Problem description — Of all the lines in the records, how many hold the word "manifold"? Answer with the number only.

┌──

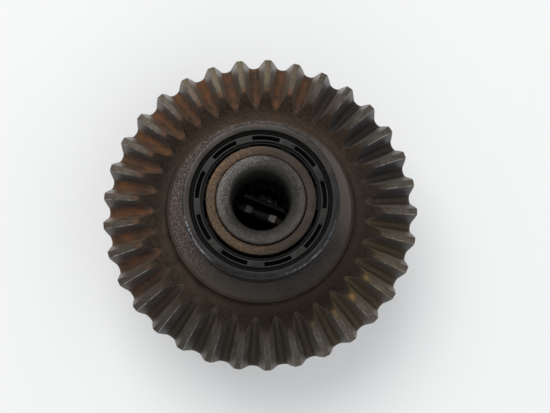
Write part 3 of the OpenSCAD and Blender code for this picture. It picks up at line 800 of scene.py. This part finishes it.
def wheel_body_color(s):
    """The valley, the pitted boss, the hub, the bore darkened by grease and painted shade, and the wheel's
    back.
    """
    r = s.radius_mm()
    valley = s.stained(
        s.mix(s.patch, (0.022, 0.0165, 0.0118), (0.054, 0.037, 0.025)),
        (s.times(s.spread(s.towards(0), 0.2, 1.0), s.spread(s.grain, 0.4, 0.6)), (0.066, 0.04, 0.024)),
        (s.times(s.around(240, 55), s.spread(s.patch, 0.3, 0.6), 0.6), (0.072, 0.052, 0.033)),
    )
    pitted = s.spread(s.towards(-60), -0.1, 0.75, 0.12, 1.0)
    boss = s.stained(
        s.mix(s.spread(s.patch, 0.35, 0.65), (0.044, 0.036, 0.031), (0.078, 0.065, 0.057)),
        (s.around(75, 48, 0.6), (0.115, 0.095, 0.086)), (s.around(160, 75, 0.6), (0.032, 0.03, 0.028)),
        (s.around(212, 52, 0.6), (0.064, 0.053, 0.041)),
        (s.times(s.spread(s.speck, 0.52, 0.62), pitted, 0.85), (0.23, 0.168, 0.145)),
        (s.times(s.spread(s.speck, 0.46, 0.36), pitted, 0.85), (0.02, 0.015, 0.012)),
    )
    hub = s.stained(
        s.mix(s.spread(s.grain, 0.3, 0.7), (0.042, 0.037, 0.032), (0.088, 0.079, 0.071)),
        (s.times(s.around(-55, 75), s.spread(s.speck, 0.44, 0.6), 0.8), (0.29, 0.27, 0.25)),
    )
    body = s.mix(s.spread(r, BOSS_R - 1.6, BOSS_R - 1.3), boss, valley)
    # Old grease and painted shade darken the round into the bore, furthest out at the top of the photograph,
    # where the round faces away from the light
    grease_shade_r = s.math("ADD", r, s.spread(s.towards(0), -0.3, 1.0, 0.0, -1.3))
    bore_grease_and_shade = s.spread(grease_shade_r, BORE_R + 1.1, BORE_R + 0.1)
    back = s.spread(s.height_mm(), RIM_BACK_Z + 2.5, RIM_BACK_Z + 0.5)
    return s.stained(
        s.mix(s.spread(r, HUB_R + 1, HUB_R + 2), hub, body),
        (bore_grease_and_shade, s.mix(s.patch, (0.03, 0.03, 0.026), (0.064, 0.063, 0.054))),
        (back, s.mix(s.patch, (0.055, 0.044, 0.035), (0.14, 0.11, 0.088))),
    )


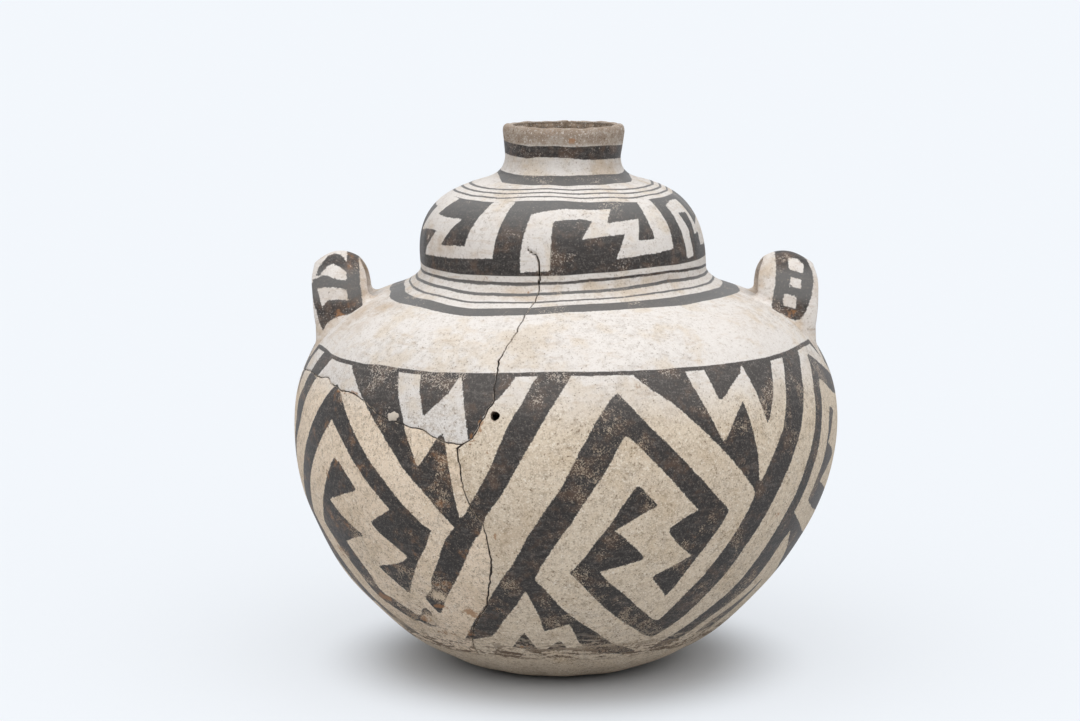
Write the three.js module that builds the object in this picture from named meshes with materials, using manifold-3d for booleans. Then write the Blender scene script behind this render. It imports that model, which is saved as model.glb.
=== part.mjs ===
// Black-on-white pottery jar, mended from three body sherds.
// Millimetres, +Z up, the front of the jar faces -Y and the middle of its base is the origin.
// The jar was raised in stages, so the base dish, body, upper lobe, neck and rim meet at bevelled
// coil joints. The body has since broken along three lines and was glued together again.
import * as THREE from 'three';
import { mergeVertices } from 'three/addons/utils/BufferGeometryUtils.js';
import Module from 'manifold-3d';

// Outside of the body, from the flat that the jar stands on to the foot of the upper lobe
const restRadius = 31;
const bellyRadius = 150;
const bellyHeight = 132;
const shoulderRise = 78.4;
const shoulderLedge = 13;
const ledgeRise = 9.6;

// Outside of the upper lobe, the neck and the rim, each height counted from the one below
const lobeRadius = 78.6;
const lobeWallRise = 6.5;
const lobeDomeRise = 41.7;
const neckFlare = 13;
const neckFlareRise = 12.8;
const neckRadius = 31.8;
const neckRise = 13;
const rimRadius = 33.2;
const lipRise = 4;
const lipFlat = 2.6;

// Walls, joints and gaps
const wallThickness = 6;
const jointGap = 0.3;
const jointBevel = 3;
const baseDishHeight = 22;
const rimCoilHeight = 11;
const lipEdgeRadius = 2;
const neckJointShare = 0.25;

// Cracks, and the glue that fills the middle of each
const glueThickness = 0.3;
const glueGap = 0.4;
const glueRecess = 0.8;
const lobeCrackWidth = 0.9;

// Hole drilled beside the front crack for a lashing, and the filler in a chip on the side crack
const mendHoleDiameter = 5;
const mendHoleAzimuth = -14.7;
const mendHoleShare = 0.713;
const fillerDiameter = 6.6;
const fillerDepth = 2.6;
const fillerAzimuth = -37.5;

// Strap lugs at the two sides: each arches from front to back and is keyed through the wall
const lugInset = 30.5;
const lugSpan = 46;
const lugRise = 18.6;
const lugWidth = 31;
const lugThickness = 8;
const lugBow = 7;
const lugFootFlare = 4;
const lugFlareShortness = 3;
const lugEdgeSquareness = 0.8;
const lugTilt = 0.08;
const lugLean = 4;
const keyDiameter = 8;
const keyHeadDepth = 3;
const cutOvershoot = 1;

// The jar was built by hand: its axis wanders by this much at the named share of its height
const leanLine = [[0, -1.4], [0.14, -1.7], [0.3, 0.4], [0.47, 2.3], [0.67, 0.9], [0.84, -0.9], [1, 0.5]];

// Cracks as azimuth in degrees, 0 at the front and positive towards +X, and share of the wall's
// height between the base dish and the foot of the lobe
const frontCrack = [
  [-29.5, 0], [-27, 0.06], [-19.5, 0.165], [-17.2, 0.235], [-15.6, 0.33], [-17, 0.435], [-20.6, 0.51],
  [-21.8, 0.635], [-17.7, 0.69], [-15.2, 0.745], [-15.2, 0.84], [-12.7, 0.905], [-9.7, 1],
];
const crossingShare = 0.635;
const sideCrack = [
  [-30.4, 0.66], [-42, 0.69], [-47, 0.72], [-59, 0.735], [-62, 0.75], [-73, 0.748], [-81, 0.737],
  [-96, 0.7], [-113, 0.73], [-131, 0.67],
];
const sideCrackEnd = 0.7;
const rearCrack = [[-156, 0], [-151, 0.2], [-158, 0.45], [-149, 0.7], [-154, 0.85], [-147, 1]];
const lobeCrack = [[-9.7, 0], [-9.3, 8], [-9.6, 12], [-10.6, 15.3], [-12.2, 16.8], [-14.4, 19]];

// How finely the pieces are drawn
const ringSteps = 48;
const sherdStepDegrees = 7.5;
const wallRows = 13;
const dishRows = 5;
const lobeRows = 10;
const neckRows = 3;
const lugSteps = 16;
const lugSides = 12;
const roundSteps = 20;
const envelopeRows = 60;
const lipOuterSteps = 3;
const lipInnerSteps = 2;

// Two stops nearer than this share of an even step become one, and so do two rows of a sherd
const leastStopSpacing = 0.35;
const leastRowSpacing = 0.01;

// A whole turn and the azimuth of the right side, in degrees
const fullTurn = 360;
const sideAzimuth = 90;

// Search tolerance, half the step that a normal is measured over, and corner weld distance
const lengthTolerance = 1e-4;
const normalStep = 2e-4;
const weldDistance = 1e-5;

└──

Solution to this task — 2